Here’s where it can go a little sideways for those less introspective than even I am. Realizing that, accepting that, acting on that… In short, thinking about it (or anything for that matter) is still a lowercase life. Thinking is all Ego. Getting in touch with Life, though, is “simpler” than that. He gives us a few activities to try in the book, but my go-to kata is this: close your eyes and just feel the blood, heat & energy I your fingertips. (I learned focused breath in college yoga classes, so I take for granted that this is easy; I highly recommend learning this technique if for no other reason than it’s ability to quell anxiety & get me to sleep at night). Then let that awareness slowly creep out into your hands, into your arms, your shoulders, your core, the top of your head… that sort of trancelike state you enter when you can honestly feel that energy & not act or think about anything else… that is the Awareness with a Capital A that E.T. says connects us all. It’s the only thing that connects us all, but the point is that we are all connected. However you choose to manifest that Life, whatever God you choose (if any), whatever clothes you wear, whether you’re for Team Edward or Team Jacob (note from my Ego: I am the only guy who would even ATTEMPT to mix Eckhart Tolle and Twilight, and therefore I am awesome), all those decisions are yours and all of them insignificant in the pursuit of Life, Happiness, Zen, Nirvana, Heaven, or Valhalla (what up Nordic readers!).
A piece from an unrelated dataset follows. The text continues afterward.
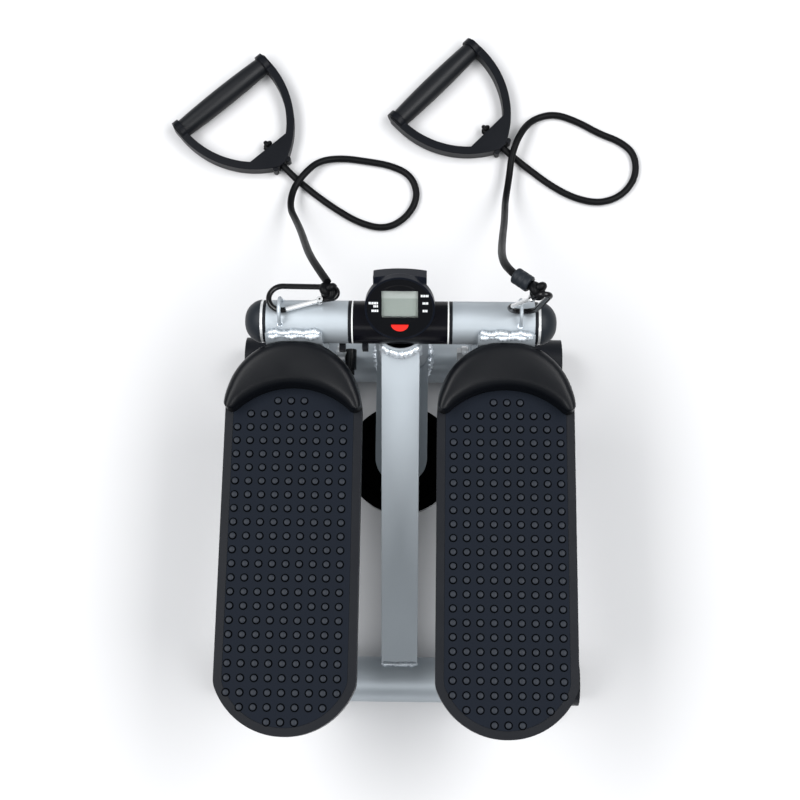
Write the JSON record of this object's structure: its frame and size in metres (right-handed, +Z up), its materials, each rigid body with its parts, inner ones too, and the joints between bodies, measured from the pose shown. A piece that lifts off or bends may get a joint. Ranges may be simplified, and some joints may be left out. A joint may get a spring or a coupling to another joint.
{
  "type": "mini stepper",
  "caption": "Under-desk mini stepper with counter-swinging studded pedals, a sloping beam on floor tubes, a step counter, hydraulic dampers and clip-on resistance bands.",
  "frame": {"origin": "on the floor, midway between the two floor tubes and midway between the pedals", "axes": "+X to the user's right, +Y forward to the axle end, where the bands lie, +Z up"},
  "size_m": [0.4392, 0.6372, 0.243],
  "materials": {
    "silver_paint": "satin powder coat",
    "black_plastic": "fine matte",
    "dome_plastic": "soft satin",
    "tread_rubber": "moulded matte",
    "zinc_steel": "zinc plated",
    "bright_washer": "polished",
    "nylon_white": "smooth",
    "black_steel": "gloss black",
    "damper_black": "satin black",
    "chrome_rod": "polished",
    "pulley_black": "smooth",
    "cable_steel": "clear coated",
    "console_plastic": "semi-gloss",
    "lens_clear": "clear",
    "screen_grey": "grey-green reflective",
    "board_green": "coated",
    "cell_steel": "polished",
    "button_red": "glossy",
    "cord_rubber": "smooth satin",
    "grip_foam": "closed-cell matte",
    "handle_plastic": "satin"
  },
  "bodies": {
    "base": {"front_cross_tube": "silver_paint", "rear_cross_tube": "silver_paint", "upright_tube": "silver_paint", "centre_beam": "silver_paint", "pulley_strap": "silver_paint", "damper_brackets": "silver_paint", "axle_centre_tube": "black_steel", "left_carabiner_body": "black_steel", "left_band_cord": "cord_rubber", "left_handle_frame": "handle_plastic", "right_carabiner_body": "black_steel", "right_band_cord": "cord_rubber", "right_handle_frame": "handle_plastic", "tube_end_caps": "black_plastic", "axle_shaft": "zinc_steel", "thrust_washers": "nylon_white", "axle_end_bolts": "bright_washer", "axle_end_domes": "dome_plastic", "pulley_bolt": "zinc_steel", "damper_lower_pins": "zinc_steel", "drive_cable": "cable_steel", "console_bracket": "black_plastic", "console_screws": "zinc_steel", "console_housing": "console_plastic", "console_face": "console_plastic", "screen_lens": "lens_clear", "screen_panel": "screen_grey", "circuit_board": "board_green", "button_cell": "cell_steel", "reed_sensor": "black_plastic", "handle_grips": "grip_foam", "cord_knots": "cord_rubber"},
    "left_pedal": {"left_sleeve": "silver_paint", "left_sleeve_bushes": "black_plastic", "left_pedal_tray": "black_plastic", "left_tread_mat": "tread_rubber", "left_toe_bumper": "black_plastic", "left_pedal_arm": "silver_paint", "left_pedal_fasteners": "zinc_steel", "left_cable_lever": "silver_paint", "sensor_magnet": "black_plastic"},
    "left_damper_body": {"left_damper_barrel": "damper_black"},
    "left_damper_piston": {"left_damper_rod": "chrome_rod"},
    "left_gate": {"left_carabiner_gate": "zinc_steel"},
    "right_pedal": {"right_sleeve": "silver_paint", "right_sleeve_bushes": "black_plastic", "right_pedal_tray": "black_plastic", "right_tread_mat": "tread_rubber", "right_toe_bumper": "black_plastic", "right_pedal_arm": "silver_paint", "right_pedal_fasteners": "zinc_steel", "right_cable_lever": "silver_paint"},
    "right_damper_body": {"right_damper_barrel": "damper_black"},
    "right_damper_piston": {"right_damper_rod": "chrome_rod"},
    "right_gate": {"right_carabiner_gate": "zinc_steel"},
    "pulley": {"cable_pulley": "pulley_black", "pulley_bush": "nylon_white"},
    "button": {"mode_button": "button_red"},
    "left_cable_end": {"left_cable_adjuster": "black_steel"},
    "right_cable_end": {"right_cable_eye": "zinc_steel"}
  },
  "joints": [
    {"name": "left_pedal_swing", "type": "hinge", "parent": "base", "child": "left_pedal", "pos_m": [0, 0.14, 0.17], "axis": [1, 0, 0], "range_deg": [-14, 14], "deforming": ["drive_cable"]},
    {"name": "right_pedal_swing", "type": "hinge", "parent": "base", "child": "right_pedal", "pos_m": [0, 0.14, 0.17], "axis": [1, 0, 0], "range_deg": [-14, 14]},
    {"name": "pulley_spin", "type": "hinge", "parent": "base", "child": "pulley", "pos_m": [0, 0.046, 0.056], "axis": [0, 0, 1], "range_deg": [-35.6, 35.6]},
    {"name": "left_damper_tilt", "type": "hinge", "parent": "base", "child": "left_damper_body", "pos_m": [0, 0.118, 0.042], "axis": [1, 0, 0], "range_deg": [-11.2, 11.2]},
    {"name": "left_piston_slide", "type": "slide", "parent": "left_damper_body", "child": "left_damper_piston", "axis": [0, -0.8783, 0.4781], "range_m": [-0.0303, 0.0303]},
    {"name": "left_cable_end_turn", "type": "hinge", "parent": "left_pedal", "child": "left_cable_end", "pos_m": [0, 0.14, 0.056], "axis": [1, 0, 0], "range_deg": [-14.2, 14.2]},
    {"name": "right_damper_tilt", "type": "hinge", "parent": "base", "child": "right_damper_body", "pos_m": [0, 0.118, 0.042], "axis": [1, 0, 0], "range_deg": [-11.2, 11.2]},
    {"name": "right_piston_slide", "type": "slide", "parent": "right_damper_body", "child": "right_damper_piston", "axis": [0, -0.8783, 0.4781], "range_m": [-0.0303, 0.0303]},
    {"name": "right_cable_end_turn", "type": "hinge", "parent": "right_pedal", "child": "right_cable_end", "pos_m": [0, 0.14, 0.056], "axis": [1, 0, 0], "range_deg": [-14.2, 14.2]},
    {"name": "mode_button_press", "type": "slide", "parent": "base", "child": "button", "axis": [0, 0.682, -0.7314], "range_m": [0, 0.0012], "stiffness_N_per_m": 400, "springref_m": -0.001},
    {"name": "left_gate_open", "type": "hinge", "parent": "base", "child": "left_gate", "pos_m": [-0.06309, 0.15276, 0.18853], "axis": [0, -0.2079, -0.9781], "range_deg": [0, 25], "stiffness_Nm_per_rad": 0.02, "springref_deg": -20.05},
    {"name": "right_gate_open", "type": "hinge", "parent": "base", "child": "right_gate", "pos_m": [0.0993, 0.145, 0.22861], "axis": [0, -1, 0], "range_deg": [0, 25], "stiffness_Nm_per_rad": 0.02, "springref_deg": -20.05}
  ],
  "couplings": [
    {"joint": "right_pedal_swing", "follows": "left_pedal_swing", "ratio": -1},
    {"joint": "pulley_spin", "follows": "left_pedal_swing", "ratio": -2.5055},
    {"joint": "left_damper_tilt", "follows": "left_pedal_swing", "ratio": 0.776},
    {"joint": "left_piston_slide", "follows": "left_pedal_swing", "m_per_rad": -0.1222},
    {"joint": "left_cable_end_turn", "follows": "left_pedal_swing", "ratio": -1},
    {"joint": "right_damper_tilt", "follows": "left_pedal_swing", "ratio": -0.776},
    {"joint": "right_piston_slide", "follows": "left_pedal_swing", "m_per_rad": 0.1222},
    {"joint": "right_cable_end_turn", "follows": "left_pedal_swing", "ratio": 1}
  ]
}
All you gotta do is let go. The only moment there ever is is Now, and the only Action required is the one you choose. There is no Good or Bad, but thinking that makes it so.

I apologize for the heady meta vapors you’re now wafting in, but this post serves three purposes. First and foremost, to document my own thoughts on this book. It hasn’t turned me into Superman or Oprah or even Dr. Phil, but whatever potential I had that I felt was untapped or that I wasn’t “allowed” to tap, which caused me to worry I was wasting myself, or at least that others were thinking I was wasting myself… Well, none of that matters. And holy jumping Jesus in a jumpsuit did it make a difference in my life.

Second purpose of this post is to tell you about it. Spread the germs of consciousness, I suppose. Without becoming an evangelist, I will simply say that, if you can hang with his meta-analysis (or at least aren’t totally turned off by the words meta-analysis), you will get something of value out of reading it.

Third purpose is to publicly acknowledge and accept that I am more than the sum of my actions, and so is everyone else. That, inevitably, leads to forgiveness, which is a surprising word at this time in my life. I’m afraid that’s a horse of a different color, though, so I’m postponing further public exploration of that.

My thanks to the many different Muses that manifested that book & granted me the good fortune to be able to read it. Hopefully at least one other person will choose the same experience.